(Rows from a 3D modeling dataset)
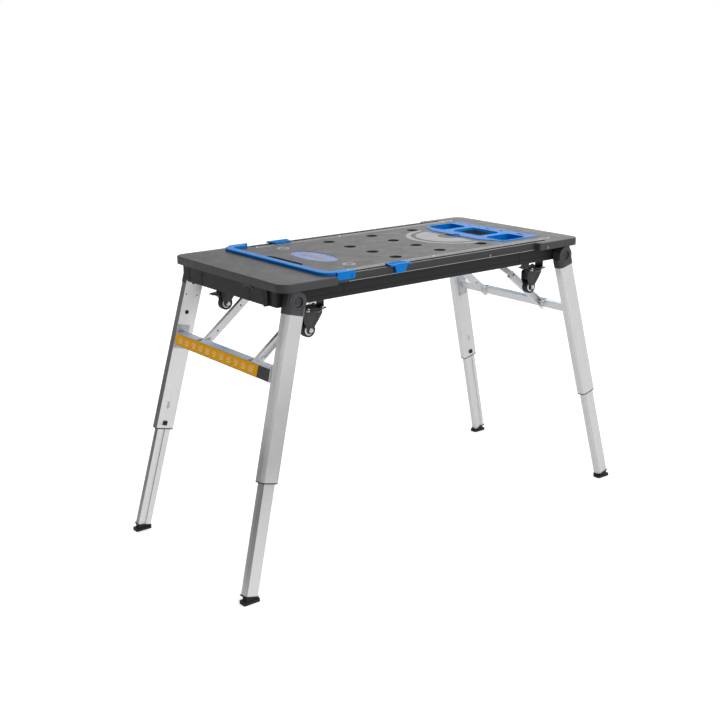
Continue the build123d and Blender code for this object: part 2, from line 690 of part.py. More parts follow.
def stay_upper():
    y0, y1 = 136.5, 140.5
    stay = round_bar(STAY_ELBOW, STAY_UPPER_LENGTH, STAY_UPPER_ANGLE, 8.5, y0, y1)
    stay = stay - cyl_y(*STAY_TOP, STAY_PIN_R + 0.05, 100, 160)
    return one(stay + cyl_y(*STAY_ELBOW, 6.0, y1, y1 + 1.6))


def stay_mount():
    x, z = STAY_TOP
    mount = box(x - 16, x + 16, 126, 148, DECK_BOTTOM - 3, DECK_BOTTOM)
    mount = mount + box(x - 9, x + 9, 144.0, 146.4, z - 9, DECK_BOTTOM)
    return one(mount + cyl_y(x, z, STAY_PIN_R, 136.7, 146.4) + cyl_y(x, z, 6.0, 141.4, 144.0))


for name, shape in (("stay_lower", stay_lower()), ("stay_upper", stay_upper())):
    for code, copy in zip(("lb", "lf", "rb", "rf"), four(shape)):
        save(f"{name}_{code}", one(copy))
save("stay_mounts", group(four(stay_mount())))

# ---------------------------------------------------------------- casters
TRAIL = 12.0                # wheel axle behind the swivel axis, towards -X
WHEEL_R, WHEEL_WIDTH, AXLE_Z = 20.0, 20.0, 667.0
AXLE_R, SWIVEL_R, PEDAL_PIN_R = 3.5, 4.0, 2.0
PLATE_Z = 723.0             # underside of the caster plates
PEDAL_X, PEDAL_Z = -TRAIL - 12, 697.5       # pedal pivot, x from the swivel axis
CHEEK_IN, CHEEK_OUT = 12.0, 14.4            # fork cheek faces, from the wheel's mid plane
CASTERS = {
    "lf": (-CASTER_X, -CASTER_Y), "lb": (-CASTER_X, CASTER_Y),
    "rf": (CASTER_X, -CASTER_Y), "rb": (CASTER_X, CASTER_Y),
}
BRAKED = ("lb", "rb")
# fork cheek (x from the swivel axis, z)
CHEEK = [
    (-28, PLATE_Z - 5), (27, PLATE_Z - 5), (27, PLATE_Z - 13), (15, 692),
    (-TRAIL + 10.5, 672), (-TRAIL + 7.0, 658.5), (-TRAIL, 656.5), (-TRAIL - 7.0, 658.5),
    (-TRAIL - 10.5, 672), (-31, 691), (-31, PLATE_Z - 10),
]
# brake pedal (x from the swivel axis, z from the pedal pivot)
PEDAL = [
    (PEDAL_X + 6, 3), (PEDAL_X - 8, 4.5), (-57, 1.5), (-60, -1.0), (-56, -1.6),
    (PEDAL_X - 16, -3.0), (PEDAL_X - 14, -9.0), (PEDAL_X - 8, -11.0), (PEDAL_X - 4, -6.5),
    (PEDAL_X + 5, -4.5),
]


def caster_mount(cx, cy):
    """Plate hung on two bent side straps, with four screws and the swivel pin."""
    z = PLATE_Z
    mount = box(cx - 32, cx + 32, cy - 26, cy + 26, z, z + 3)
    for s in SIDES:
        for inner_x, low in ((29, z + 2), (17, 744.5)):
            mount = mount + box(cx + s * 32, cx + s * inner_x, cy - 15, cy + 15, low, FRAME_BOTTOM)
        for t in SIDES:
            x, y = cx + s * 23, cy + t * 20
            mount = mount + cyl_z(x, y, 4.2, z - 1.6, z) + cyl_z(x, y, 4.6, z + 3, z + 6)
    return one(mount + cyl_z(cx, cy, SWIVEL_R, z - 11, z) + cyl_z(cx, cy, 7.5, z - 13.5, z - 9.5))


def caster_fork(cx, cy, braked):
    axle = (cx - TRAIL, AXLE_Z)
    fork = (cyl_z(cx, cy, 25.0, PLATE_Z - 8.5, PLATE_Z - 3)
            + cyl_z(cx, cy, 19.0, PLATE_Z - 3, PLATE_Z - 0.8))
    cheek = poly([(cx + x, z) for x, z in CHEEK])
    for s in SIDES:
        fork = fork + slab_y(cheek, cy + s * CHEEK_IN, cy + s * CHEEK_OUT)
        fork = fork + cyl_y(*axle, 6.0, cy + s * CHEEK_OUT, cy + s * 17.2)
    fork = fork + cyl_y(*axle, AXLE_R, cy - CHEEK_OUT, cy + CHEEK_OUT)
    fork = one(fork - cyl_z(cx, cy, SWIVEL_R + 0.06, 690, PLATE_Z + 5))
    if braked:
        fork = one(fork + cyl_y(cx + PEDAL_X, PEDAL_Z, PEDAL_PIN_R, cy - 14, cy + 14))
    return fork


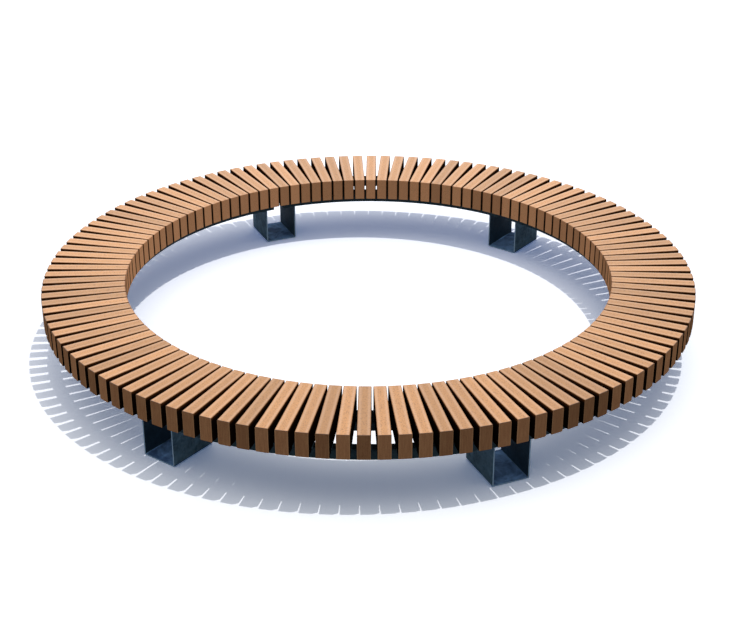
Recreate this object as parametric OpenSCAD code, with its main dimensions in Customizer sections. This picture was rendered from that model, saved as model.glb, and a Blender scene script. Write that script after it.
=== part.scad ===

TO BE DONE :: Every line of the records above needs to be given again exactly.

EXERCISE ANSWER ::
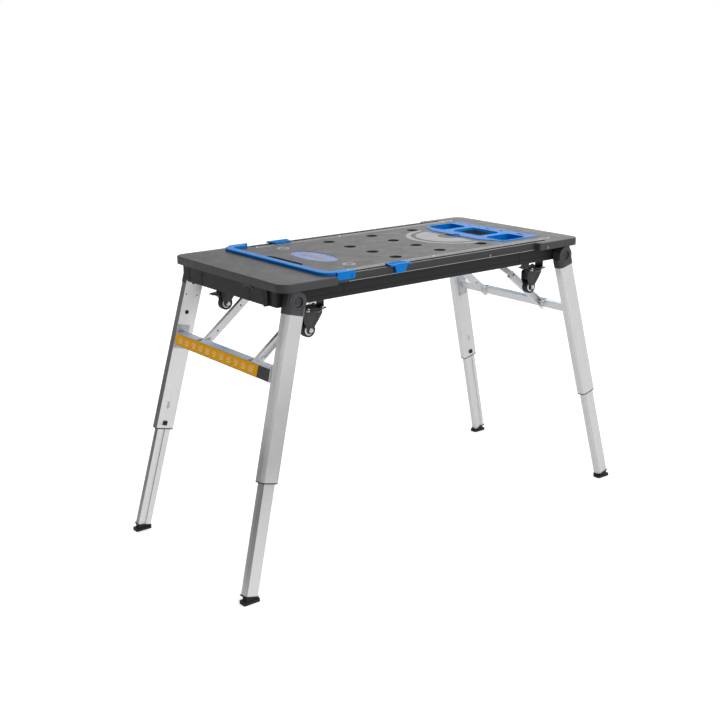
Continue the build123d and Blender code for this object: part 2, from line 690 of part.py. More parts follow.
def stay_upper():
    y0, y1 = 136.5, 140.5
    stay = round_bar(STAY_ELBOW, STAY_UPPER_LENGTH, STAY_UPPER_ANGLE, 8.5, y0, y1)
    stay = stay - cyl_y(*STAY_TOP, STAY_PIN_R + 0.05, 100, 160)
    return one(stay + cyl_y(*STAY_ELBOW, 6.0, y1, y1 + 1.6))


def stay_mount():
    x, z = STAY_TOP
    mount = box(x - 16, x + 16, 126, 148, DECK_BOTTOM - 3, DECK_BOTTOM)
    mount = mount + box(x - 9, x + 9, 144.0, 146.4, z - 9, DECK_BOTTOM)
    return one(mount + cyl_y(x, z, STAY_PIN_R, 136.7, 146.4) + cyl_y(x, z, 6.0, 141.4, 144.0))


for name, shape in (("stay_lower", stay_lower()), ("stay_upper", stay_upper())):
    for code, copy in zip(("lb", "lf", "rb", "rf"), four(shape)):
        save(f"{name}_{code}", one(copy))
save("stay_mounts", group(four(stay_mount())))

# ---------------------------------------------------------------- casters
TRAIL = 12.0                # wheel axle behind the swivel axis, towards -X
WHEEL_R, WHEEL_WIDTH, AXLE_Z = 20.0, 20.0, 667.0
AXLE_R, SWIVEL_R, PEDAL_PIN_R = 3.5, 4.0, 2.0
PLATE_Z = 723.0             # underside of the caster plates
PEDAL_X, PEDAL_Z = -TRAIL - 12, 697.5       # pedal pivot, x from the swivel axis
CHEEK_IN, CHEEK_OUT = 12.0, 14.4            # fork cheek faces, from the wheel's mid plane
CASTERS = {
    "lf": (-CASTER_X, -CASTER_Y), "lb": (-CASTER_X, CASTER_Y),
    "rf": (CASTER_X, -CASTER_Y), "rb": (CASTER_X, CASTER_Y),
}
BRAKED = ("lb", "rb")
# fork cheek (x from the swivel axis, z)
CHEEK = [
    (-28, PLATE_Z - 5), (27, PLATE_Z - 5), (27, PLATE_Z - 13), (15, 692),
    (-TRAIL + 10.5, 672), (-TRAIL + 7.0, 658.5), (-TRAIL, 656.5), (-TRAIL - 7.0, 658.5),
    (-TRAIL - 10.5, 672), (-31, 691), (-31, PLATE_Z - 10),
]
# brake pedal (x from the swivel axis, z from the pedal pivot)
PEDAL = [
    (PEDAL_X + 6, 3), (PEDAL_X - 8, 4.5), (-57, 1.5), (-60, -1.0), (-56, -1.6),
    (PEDAL_X - 16, -3.0), (PEDAL_X - 14, -9.0), (PEDAL_X - 8, -11.0), (PEDAL_X - 4, -6.5),
    (PEDAL_X + 5, -4.5),
]


def caster_mount(cx, cy):
    """Plate hung on two bent side straps, with four screws and the swivel pin."""
    z = PLATE_Z
    mount = box(cx - 32, cx + 32, cy - 26, cy + 26, z, z + 3)
    for s in SIDES:
        for inner_x, low in ((29, z + 2), (17, 744.5)):
            mount = mount + box(cx + s * 32, cx + s * inner_x, cy - 15, cy + 15, low, FRAME_BOTTOM)
        for t in SIDES:
            x, y = cx + s * 23, cy + t * 20
            mount = mount + cyl_z(x, y, 4.2, z - 1.6, z) + cyl_z(x, y, 4.6, z + 3, z + 6)
    return one(mount + cyl_z(cx, cy, SWIVEL_R, z - 11, z) + cyl_z(cx, cy, 7.5, z - 13.5, z - 9.5))


def caster_fork(cx, cy, braked):
    axle = (cx - TRAIL, AXLE_Z)
    fork = (cyl_z(cx, cy, 25.0, PLATE_Z - 8.5, PLATE_Z - 3)
            + cyl_z(cx, cy, 19.0, PLATE_Z - 3, PLATE_Z - 0.8))
    cheek = poly([(cx + x, z) for x, z in CHEEK])
    for s in SIDES:
        fork = fork + slab_y(cheek, cy + s * CHEEK_IN, cy + s * CHEEK_OUT)
        fork = fork + cyl_y(*axle, 6.0, cy + s * CHEEK_OUT, cy + s * 17.2)
    fork = fork + cyl_y(*axle, AXLE_R, cy - CHEEK_OUT, cy + CHEEK_OUT)
    fork = one(fork - cyl_z(cx, cy, SWIVEL_R + 0.06, 690, PLATE_Z + 5))
    if braked:
        fork = one(fork + cyl_y(cx + PEDAL_X, PEDAL_Z, PEDAL_PIN_R, cy - 14, cy + 14))
    return fork


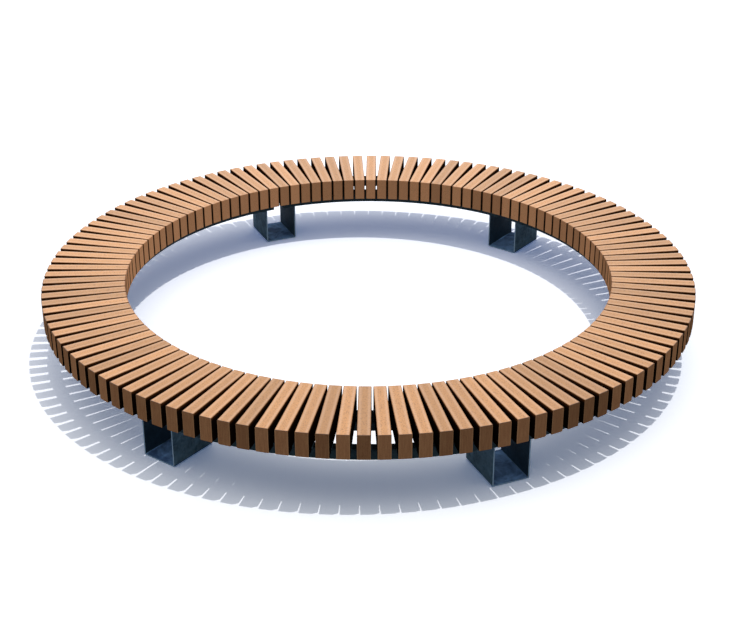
Recreate this object as parametric OpenSCAD code, with its main dimensions in Customizer sections. This picture was rendered from that model, saved as model.glb, and a Blender scene script. Write that script after it.
=== part.scad ===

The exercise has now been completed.